Kuwadro / Portrait 3

26 December 2008 at 8:44 PM | Posted in News | Leave a comment

The climax of the play occurs with Katerina cursing Don Isagani with the Tagalog cuss words “Putang-ina niya!” I had to change the Tagalog to the Spanish “Hijo de puta!” when the play was anthologized for a secondary school textbook, at the request of teachers in a Catholic school; otherwise the textbook would not have been adopted. Curiously, the Spanish (which is a literal equivalent of the Tagalog) sounds a bit less vulgar to Philippine ears. In the English version, I used the pretty mild “That son of a bitch!” The English doesn’t even begin to approach the complex sharpness of the Tagalog curse.
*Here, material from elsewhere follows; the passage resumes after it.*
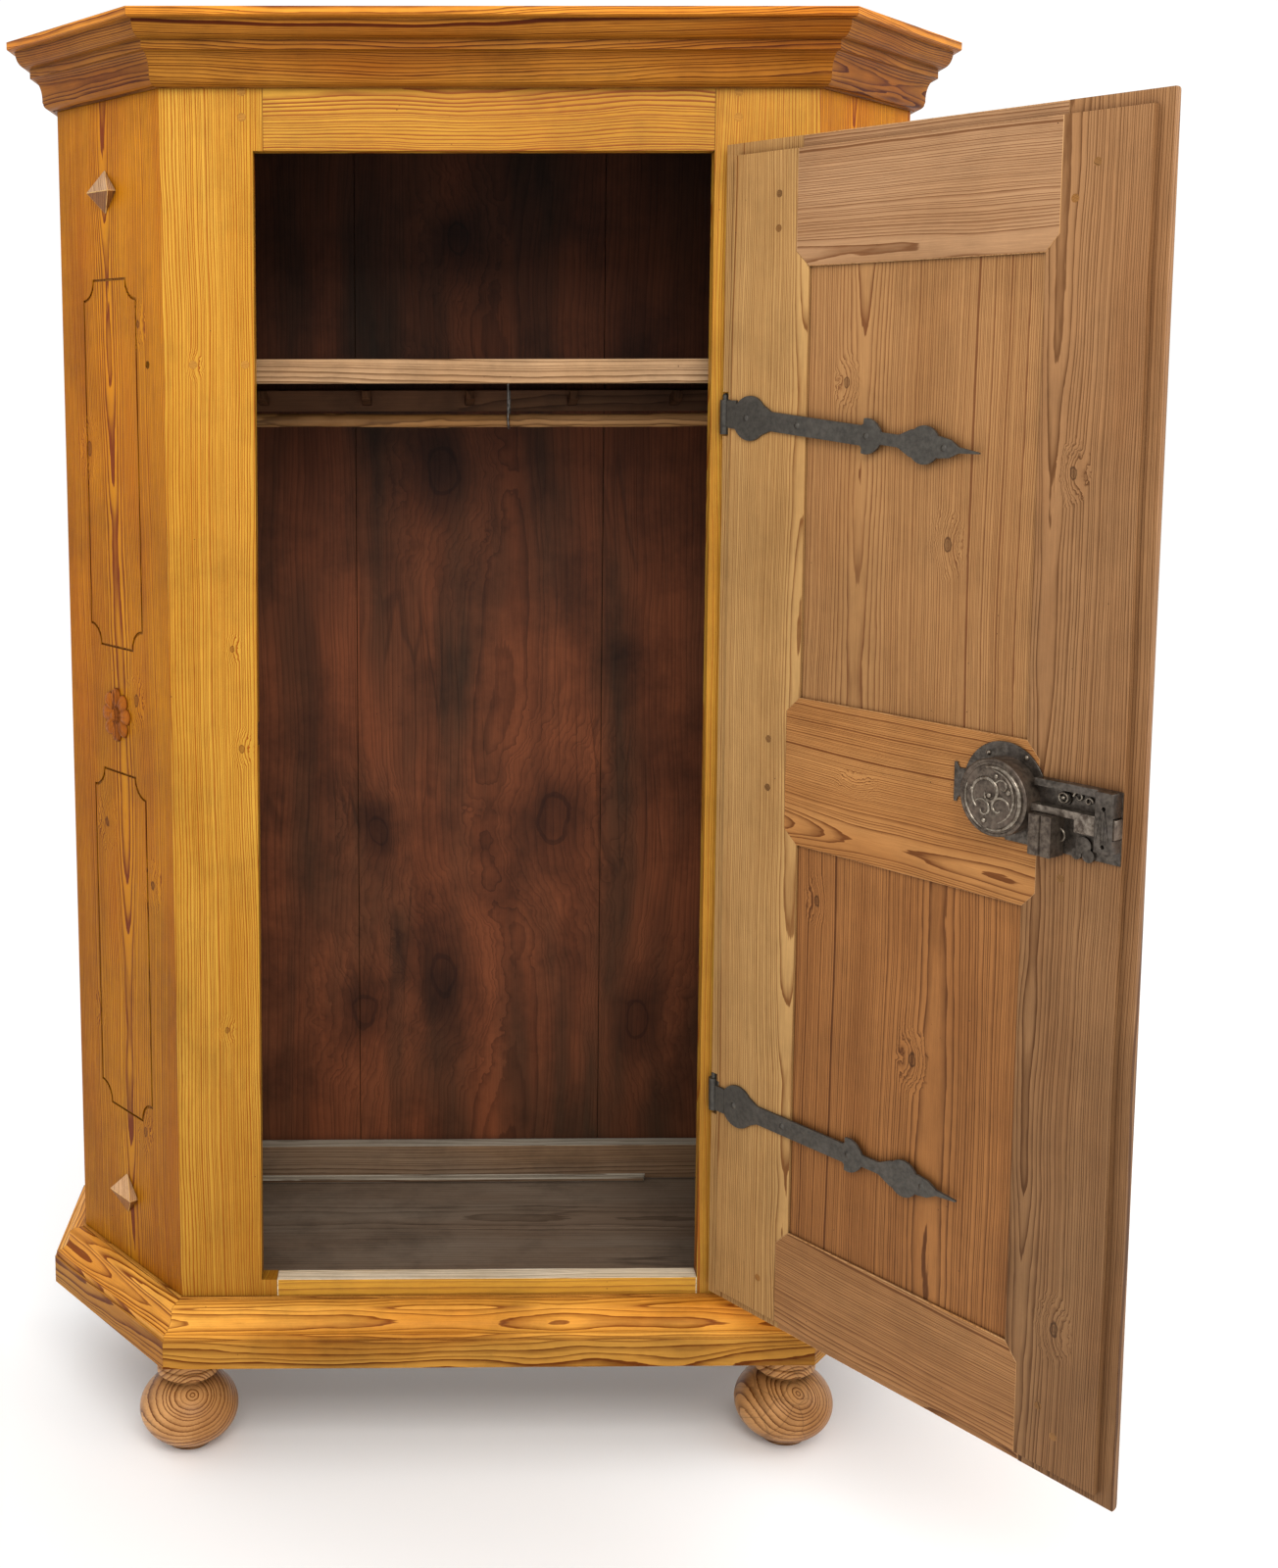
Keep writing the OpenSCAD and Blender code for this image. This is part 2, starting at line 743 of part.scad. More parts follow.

When spoken in an American film, SOB has little shock value, but when spoken in a Tagalog film, “Putang-ina” still surprises. The three versions (Tagalog, Spanish, English) of exactly the same literal meaning (referring to the mother’s less than exemplary sexual behavior) show why the language makes a lot of difference to the literariness.

Kuwadro / Portrait 2

26 December 2008 at 2:35 PM | Posted in News | Leave a comment

This is the last line of Kuwadro in Filipino: “Sambahin mo ako, sapagkat ako, ako, si Katerina Alonso, ang iyong reyna, ang reyna ng sarswelang filipina.” This is how I translated that line into English in Portrait: “Worship me, kiss my feet, because I, I, Katerina Alonso, am your queen, the queen of the Filipino sarswela.” I realized that the English “worship me,” the literal translation of “sambahin mo ako,” does not carry the same connotations the Filipino original has (“sambahin,” a play on “simbahan” and “sambahan,” alludes to a religious context), since I can say to a significant other “I worship you” or “I worship the ground you walk on” and be entirely secular. I added “kiss my feet,” which is more idiomatic in English and has the right non-religious connotation, which would work better with a secular audience (Americans, as a rule, are not as obsessed about religion as Filipinos are). In Filipino, “kiss my feet” would literally translate into “halikan mo ang mga paa ko,” which has no meaning, or at least does not have the meaning that the English text does. Incidentally, I deliberately wanted to allude to Nick Joaquin’s famous story “The Summer Solstice” (1947), where the man in the last scene kisses the feet of the woman.

Kuwadro / Portrait 1

26 December 2008 at 3:49 AM | Posted in News | Leave a comment

Let me talk a bit about my one-act play entitled Kuwadro, which was a high point in my playwriting career. It was inspired by the life of Honorata “Atang” de la Rama, was a play originally written for and acted by Rita Gomez (both now-deceased female actors were icons in Philippine theater and cinema) and subsequently performed by various other actors, and has been anthologized in various books. I wrote it originally in Filipino in 1980, having been commissioned by the Metropolitan Theater in Manila, then was prevailed upon to translate it into English for an English secondary school textbook. The English translation, entitled Portrait, was staged in various countries (the most recent in 2006 in Los Angeles, USA, with some changes by Johnny Jose Cruz that I authorized). The Filipino play was also translated into Cebuano and staged in the Southern, Cebuano-speaking part of the Philippines. The English play is available online on the Asia and Pacific Writers Network website. It’s my only play that I translated myself. My other plays were translated by other people. In future posts, I want to talk about what I learned from the experience of translating my own play into a second language.